BEGIN Records to process
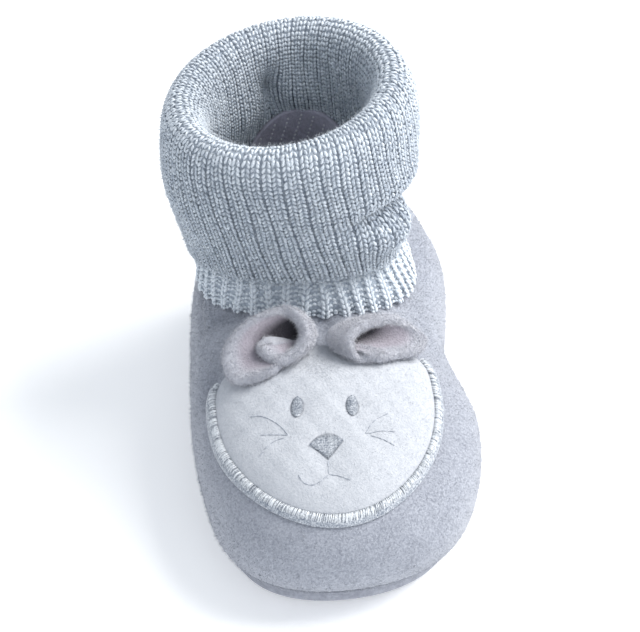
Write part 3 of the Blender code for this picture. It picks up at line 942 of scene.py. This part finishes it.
# %% Yarn fuzz
KNIT_HAIRS = 33000
YARN_HAIR = (1.5, 0.08)
fuzz_phase = random.uniform(0, RIBS, KNIT_HAIRS)
fuzz_length = KNIT_LENGTH * np.sqrt(random.uniform(0.12, 1.0, KNIT_HAIRS))
fuzz_root = knit_face(fuzz_phase, fuzz_length, 0.35)
fuzz = nap(fuzz_root, knit_out(fuzz_phase, fuzz_length), *YARN_HAIR, lean=1.1)
fuzz_finish = cloth("yarn_fuzz", (226, 232, 238), (186, 195, 206), 1.5, 0.8, 0.05)
new_piece("yarn_fuzz", *fuzz, fuzz_finish, "rib_knit")

# %% [markdown]
# ## The lining at the heel
# Through the opening the lining shows: a soft mauve-grey cloth that stands up inside the heel, above the
# collar seam, with its upper edge in an arch. It is quilted with slanting rows of small white stitches,
# and so is the insole. The lining is one more sheet over the knit's inner face, thinned out at its edges.

# %% Heel lining
ARCH_TURN = math.radians(160)
ARCH_HALF = math.radians(56)
ARCH_TOP = 22.2
LINING_LIFT = 0.9
LINING_WALL = 0.9


def sheet_solid(middle, normal, half):
    """A sheet with a wall: each point of its middle moved both ways along its normal by half the wall,
    which thins to almost nothing at the open edges and closes them."""
    rows, columns = middle.shape[:2]
    points = np.stack([middle + normal * half, middle - normal * half]).reshape(-1, 3)
    count = rows * columns
    face, index = grid_faces(rows, columns), np.arange(count).reshape(rows, columns)
    walls = []
    for edge in (index[0], index[-1][::-1], index[::-1, 0], index[:, -1]):
        start, end = edge[:-1], edge[1:]
        walls.append(stacked(end, start, start + count))
        walls.append(stacked(end, start + count, end + count))
    return points, np.concatenate([face, face[:, ::-1] + count] + walls)


def smooth_tube(turn, along):
    """The knit's middle without the tube's creases."""
    return knit_middle(turn, along, creased=0.0)


def inner_point(turn, length, lift):
    """A point off the smooth inner side of the knit tube."""
    along = along_at(length)
    return smooth_tube(turn, along) - straight_out(smooth_tube, turn, along) * (KNIT_WALL / 2 + lift)


lining_finish = cloth("lining", (190, 187, 203), (162, 160, 175), 3.0, 0.7, 0.25, sheen=0.15)
arch_place = np.linspace(-0.995, 0.995, 64)
lining_turn = ARCH_TURN + ARCH_HALF * arch_place[None, :]
lining_length = np.linspace(0.3, 1, 24)[:, None] * ARCH_TOP * np.sqrt(1 - arch_place**2)[None, :]
lining_middle = inner_point(lining_turn, lining_length, LINING_LIFT)
lining_out = -straight_out(knit_middle, lining_turn, along_at(lining_length))
new_piece(
    "heel_lining", *sheet_solid(lining_middle, lining_out, LINING_WALL / 2), lining_finish, "insole_fabric"
)

# %% [markdown]
# ## Places on the vamp
# The face, its border, the ears and every stitch of them are laid out in plan, as a pattern cutter would
# draw them, and then carried straight out onto the vamp. To find the place on the last that lies over a
# point of the plan, Newton's method walks there in a few steps, for all the points at once.

# %% The patch's sizes and its places
GAP = 0.3
FACE_CENTRE = (-3.5, -27.0)
FACE_HALF_WIDTH = 24.0
FACE_TO_TOE = 30.2
FACE_TO_COLLAR = 12.8
FACE_TOP_POWER = 4.0
FACE_EDGE = 1.0
FACE_PUFF = 2.4
FACE_EDGE_ROUND = 0.22
FACE_EDGE_DROP = 0.84


def vamp_place(x, y, rounds=10, step=1e-4):
    """The turn and rise at which the last lies over a plan point: Newton's steps, held short."""
    x, y = floats(x, y)
    turn, rise = np.arctan2(x, 12 - y), np.full(x.shape, 0.7)
    for _ in range(rounds):
        here = last_point(turn, rise)[..., :2]
        by_turn = (last_point(turn + step, rise)[..., :2] - here) / step
        by_rise = (last_point(turn, rise + step)[..., :2] - here) / step
        miss = stacked(x, y) - here
        area = by_turn[..., 0] * by_rise[..., 1] - by_turn[..., 1] * by_rise[..., 0]
        turn_step = (miss[..., 0] * by_rise[..., 1] - miss[..., 1] * by_rise[..., 0]) / area
        rise_step = (by_turn[..., 0] * miss[..., 1] - by_turn[..., 1] * miss[..., 0]) / area
        turn = turn + np.clip(turn_step, -0.3, 0.3)
        rise = np.clip(rise + np.clip(rise_step, -0.1, 0.1), 0.2, 0.998)
    return turn, rise


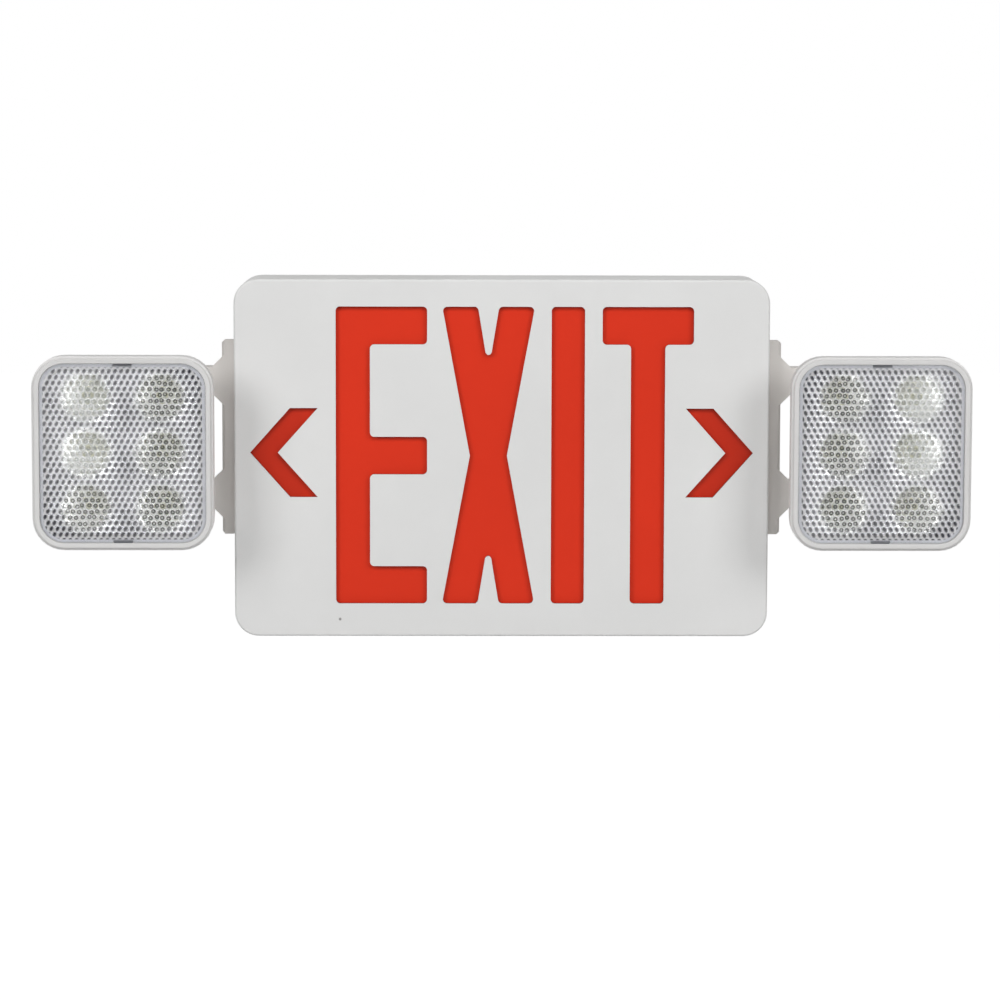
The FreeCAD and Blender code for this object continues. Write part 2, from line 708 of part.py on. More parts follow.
def make_back_plate():
    """Wall plate that plugs into the housing and carries the board and the battery."""
    body = slab("back_plate", "body_width", "body_height", "corner_radius", "0", "back_thickness")
    rim = new_sketch(body, "back_rim_outline", "XZ_Plane", "back_thickness")
    add_rounded(rim, f"{INNER_WIDTH} - 2*fit_gap", f"{INNER_HEIGHT} - 2*fit_gap", f"{INNER_CORNER} - fit_gap")
    inset = "2*(fit_gap + back_rim_wall)"
    add_rounded(rim, f"{INNER_WIDTH} - {inset}", f"{INNER_HEIGHT} - {inset}",
                f"{INNER_CORNER} - {inset}/2")
    pad(body, "back_rim", rim, "back_rim_height")
    standoffs = new_sketch(body, "standoff_outline", "XZ_Plane", "back_thickness")
    for across, up in board_corners():
        add_circle(standoffs, across, up, "standoff_radius")
    for across, up in strap_feet():
        add_circle(standoffs, across, up, "standoff_radius")
    pad(body, "standoffs", standoffs, "standoff_height")
    ends = new_sketch(body, "cradle_outline", "XZ_Plane", "back_thickness")
    low_end = "pack_left - fit_gap - cradle_rib/2"
    high_end = "pack_left + pack_length + fit_gap + cradle_rib/2"
    for across in (low_end, high_end):
        for edge in ("-", ""):
            add_rectangle(ends, "cradle_rib", "cell_radius", across, f"{edge}2*cell_radius")
    pad(body, "cradle", ends, "cradle_height")
    openings = new_sketch(body, "back_hole_outline", "XZ_Plane", "0")
    add_circle(openings, "0", "0", "wire_entry_radius")
    for side in ("-", ""):
        add_circle(openings, f"{side}box_screw_spacing/2", "0", "box_screw_radius")
        for edge in ("-", ""):
            add_circle(openings, f"{side}wall_screw_pitch_across/2", f"{edge}wall_screw_pitch_up/2",
                       "wall_screw_radius")
    pocket(body, "back_holes", openings, "back_thickness")
    pilots = new_sketch(body, "pilot_outline", "XZ_Plane", "back_thickness")
    for across, up in (*board_corners(), *strap_feet()):
        add_circle(pilots, across, up, "screw_radius")
    pocket(body, "pilots", pilots, "standoff_height")
    return body


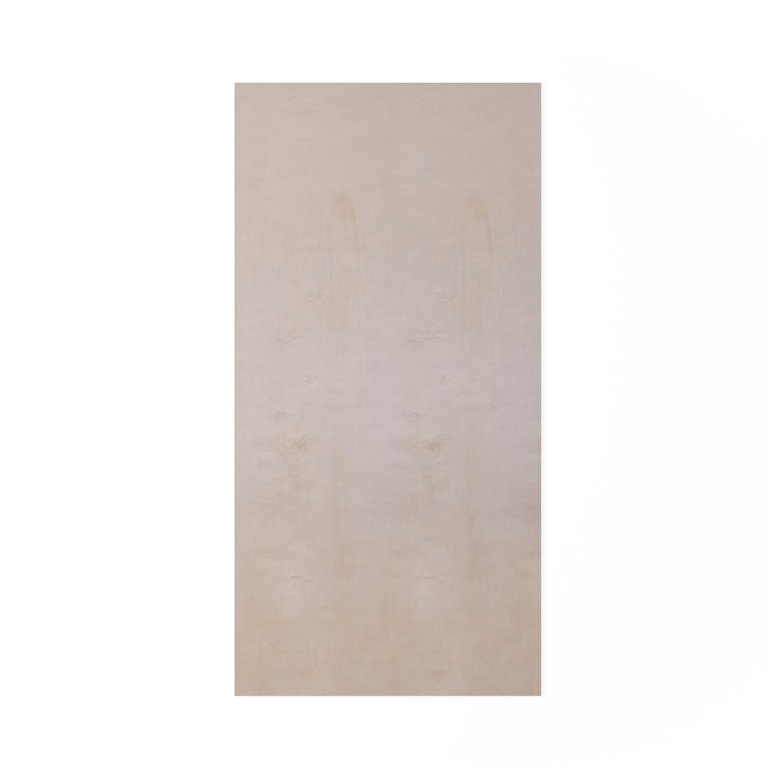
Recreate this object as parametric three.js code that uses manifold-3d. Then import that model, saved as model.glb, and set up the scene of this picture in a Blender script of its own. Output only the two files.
END Records to process
• _What needs to be done_: Word for word, quote all of the data above.

• _Task output_:
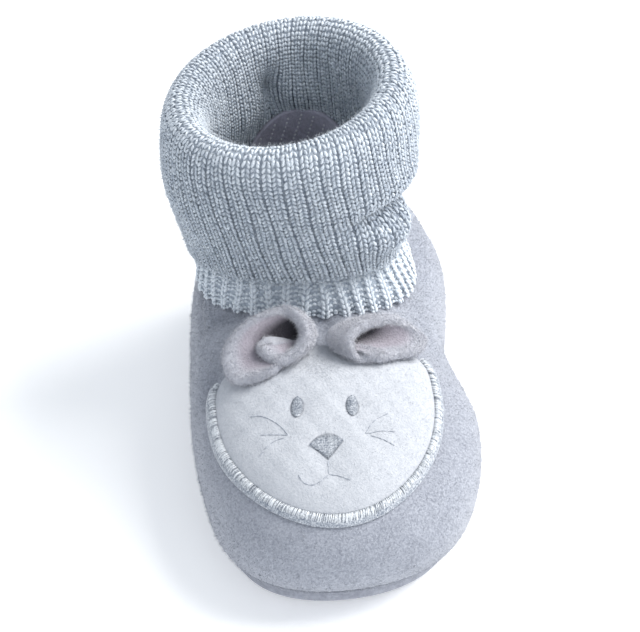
Write part 3 of the Blender code for this picture. It picks up at line 942 of scene.py. This part finishes it.
# %% Yarn fuzz
KNIT_HAIRS = 33000
YARN_HAIR = (1.5, 0.08)
fuzz_phase = random.uniform(0, RIBS, KNIT_HAIRS)
fuzz_length = KNIT_LENGTH * np.sqrt(random.uniform(0.12, 1.0, KNIT_HAIRS))
fuzz_root = knit_face(fuzz_phase, fuzz_length, 0.35)
fuzz = nap(fuzz_root, knit_out(fuzz_phase, fuzz_length), *YARN_HAIR, lean=1.1)
fuzz_finish = cloth("yarn_fuzz", (226, 232, 238), (186, 195, 206), 1.5, 0.8, 0.05)
new_piece("yarn_fuzz", *fuzz, fuzz_finish, "rib_knit")

# %% [markdown]
# ## The lining at the heel
# Through the opening the lining shows: a soft mauve-grey cloth that stands up inside the heel, above the
# collar seam, with its upper edge in an arch. It is quilted with slanting rows of small white stitches,
# and so is the insole. The lining is one more sheet over the knit's inner face, thinned out at its edges.

# %% Heel lining
ARCH_TURN = math.radians(160)
ARCH_HALF = math.radians(56)
ARCH_TOP = 22.2
LINING_LIFT = 0.9
LINING_WALL = 0.9


def sheet_solid(middle, normal, half):
    """A sheet with a wall: each point of its middle moved both ways along its normal by half the wall,
    which thins to almost nothing at the open edges and closes them."""
    rows, columns = middle.shape[:2]
    points = np.stack([middle + normal * half, middle - normal * half]).reshape(-1, 3)
    count = rows * columns
    face, index = grid_faces(rows, columns), np.arange(count).reshape(rows, columns)
    walls = []
    for edge in (index[0], index[-1][::-1], index[::-1, 0], index[:, -1]):
        start, end = edge[:-1], edge[1:]
        walls.append(stacked(end, start, start + count))
        walls.append(stacked(end, start + count, end + count))
    return points, np.concatenate([face, face[:, ::-1] + count] + walls)


def smooth_tube(turn, along):
    """The knit's middle without the tube's creases."""
    return knit_middle(turn, along, creased=0.0)


def inner_point(turn, length, lift):
    """A point off the smooth inner side of the knit tube."""
    along = along_at(length)
    return smooth_tube(turn, along) - straight_out(smooth_tube, turn, along) * (KNIT_WALL / 2 + lift)


lining_finish = cloth("lining", (190, 187, 203), (162, 160, 175), 3.0, 0.7, 0.25, sheen=0.15)
arch_place = np.linspace(-0.995, 0.995, 64)
lining_turn = ARCH_TURN + ARCH_HALF * arch_place[None, :]
lining_length = np.linspace(0.3, 1, 24)[:, None] * ARCH_TOP * np.sqrt(1 - arch_place**2)[None, :]
lining_middle = inner_point(lining_turn, lining_length, LINING_LIFT)
lining_out = -straight_out(knit_middle, lining_turn, along_at(lining_length))
new_piece(
    "heel_lining", *sheet_solid(lining_middle, lining_out, LINING_WALL / 2), lining_finish, "insole_fabric"
)

# %% [markdown]
# ## Places on the vamp
# The face, its border, the ears and every stitch of them are laid out in plan, as a pattern cutter would
# draw them, and then carried straight out onto the vamp. To find the place on the last that lies over a
# point of the plan, Newton's method walks there in a few steps, for all the points at once.

# %% The patch's sizes and its places
GAP = 0.3
FACE_CENTRE = (-3.5, -27.0)
FACE_HALF_WIDTH = 24.0
FACE_TO_TOE = 30.2
FACE_TO_COLLAR = 12.8
FACE_TOP_POWER = 4.0
FACE_EDGE = 1.0
FACE_PUFF = 2.4
FACE_EDGE_ROUND = 0.22
FACE_EDGE_DROP = 0.84


def vamp_place(x, y, rounds=10, step=1e-4):
    """The turn and rise at which the last lies over a plan point: Newton's steps, held short."""
    x, y = floats(x, y)
    turn, rise = np.arctan2(x, 12 - y), np.full(x.shape, 0.7)
    for _ in range(rounds):
        here = last_point(turn, rise)[..., :2]
        by_turn = (last_point(turn + step, rise)[..., :2] - here) / step
        by_rise = (last_point(turn, rise + step)[..., :2] - here) / step
        miss = stacked(x, y) - here
        area = by_turn[..., 0] * by_rise[..., 1] - by_turn[..., 1] * by_rise[..., 0]
        turn_step = (miss[..., 0] * by_rise[..., 1] - miss[..., 1] * by_rise[..., 0]) / area
        rise_step = (by_turn[..., 0] * miss[..., 1] - by_turn[..., 1] * miss[..., 0]) / area
        turn = turn + np.clip(turn_step, -0.3, 0.3)
        rise = np.clip(rise + np.clip(rise_step, -0.1, 0.1), 0.2, 0.998)
    return turn, rise


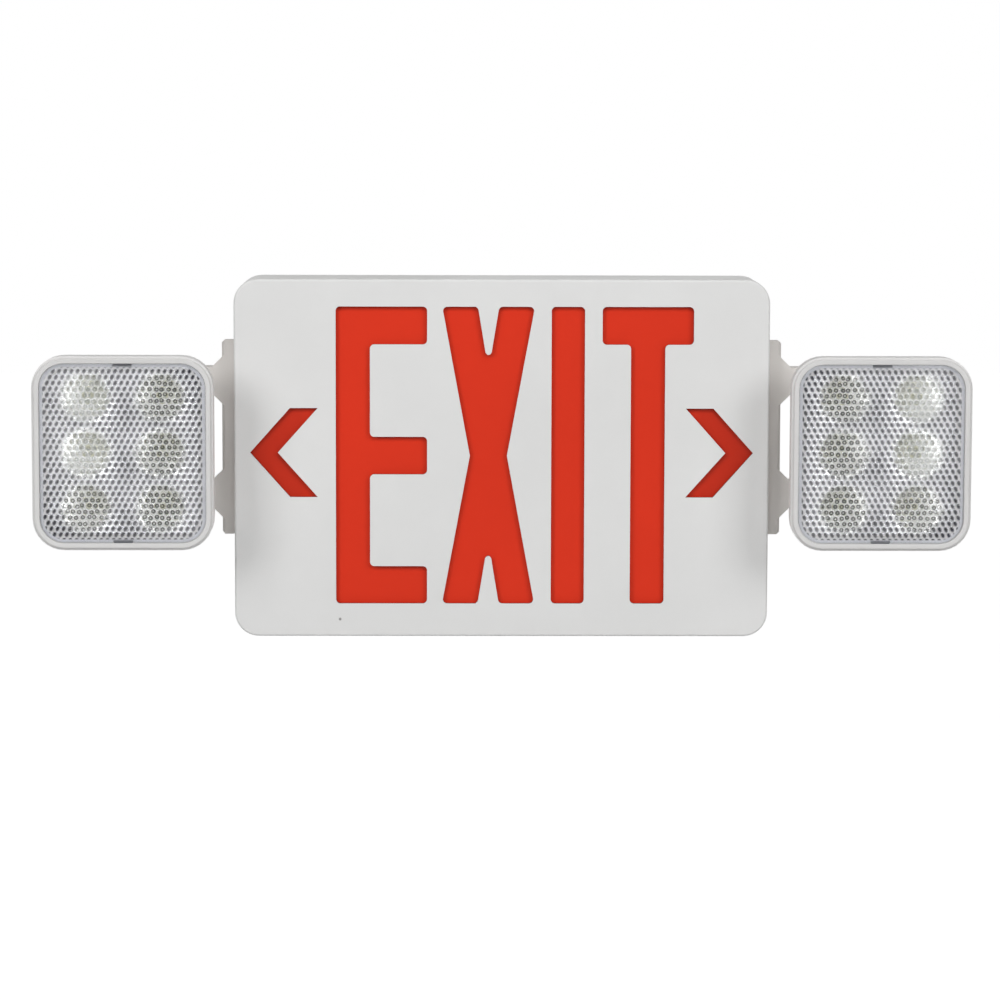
The FreeCAD and Blender code for this object continues. Write part 2, from line 708 of part.py on. More parts follow.
def make_back_plate():
    """Wall plate that plugs into the housing and carries the board and the battery."""
    body = slab("back_plate", "body_width", "body_height", "corner_radius", "0", "back_thickness")
    rim = new_sketch(body, "back_rim_outline", "XZ_Plane", "back_thickness")
    add_rounded(rim, f"{INNER_WIDTH} - 2*fit_gap", f"{INNER_HEIGHT} - 2*fit_gap", f"{INNER_CORNER} - fit_gap")
    inset = "2*(fit_gap + back_rim_wall)"
    add_rounded(rim, f"{INNER_WIDTH} - {inset}", f"{INNER_HEIGHT} - {inset}",
                f"{INNER_CORNER} - {inset}/2")
    pad(body, "back_rim", rim, "back_rim_height")
    standoffs = new_sketch(body, "standoff_outline", "XZ_Plane", "back_thickness")
    for across, up in board_corners():
        add_circle(standoffs, across, up, "standoff_radius")
    for across, up in strap_feet():
        add_circle(standoffs, across, up, "standoff_radius")
    pad(body, "standoffs", standoffs, "standoff_height")
    ends = new_sketch(body, "cradle_outline", "XZ_Plane", "back_thickness")
    low_end = "pack_left - fit_gap - cradle_rib/2"
    high_end = "pack_left + pack_length + fit_gap + cradle_rib/2"
    for across in (low_end, high_end):
        for edge in ("-", ""):
            add_rectangle(ends, "cradle_rib", "cell_radius", across, f"{edge}2*cell_radius")
    pad(body, "cradle", ends, "cradle_height")
    openings = new_sketch(body, "back_hole_outline", "XZ_Plane", "0")
    add_circle(openings, "0", "0", "wire_entry_radius")
    for side in ("-", ""):
        add_circle(openings, f"{side}box_screw_spacing/2", "0", "box_screw_radius")
        for edge in ("-", ""):
            add_circle(openings, f"{side}wall_screw_pitch_across/2", f"{edge}wall_screw_pitch_up/2",
                       "wall_screw_radius")
    pocket(body, "back_holes", openings, "back_thickness")
    pilots = new_sketch(body, "pilot_outline", "XZ_Plane", "back_thickness")
    for across, up in (*board_corners(), *strap_feet()):
        add_circle(pilots, across, up, "screw_radius")
    pocket(body, "pilots", pilots, "standoff_height")
    return body


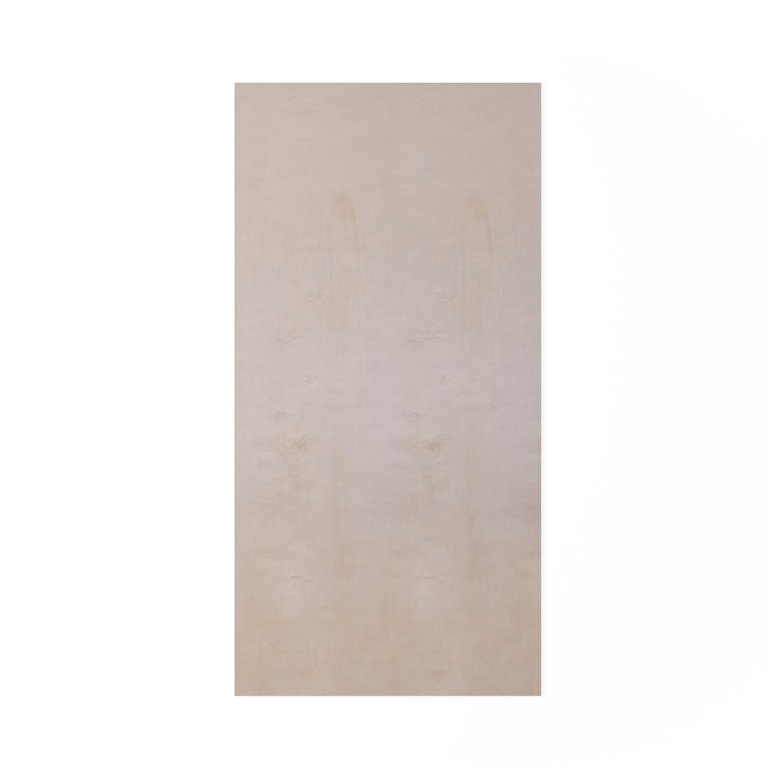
Recreate this object as parametric three.js code that uses manifold-3d. Then import that model, saved as model.glb, and set up the scene of this picture in a Blender script of its own. Output only the two files.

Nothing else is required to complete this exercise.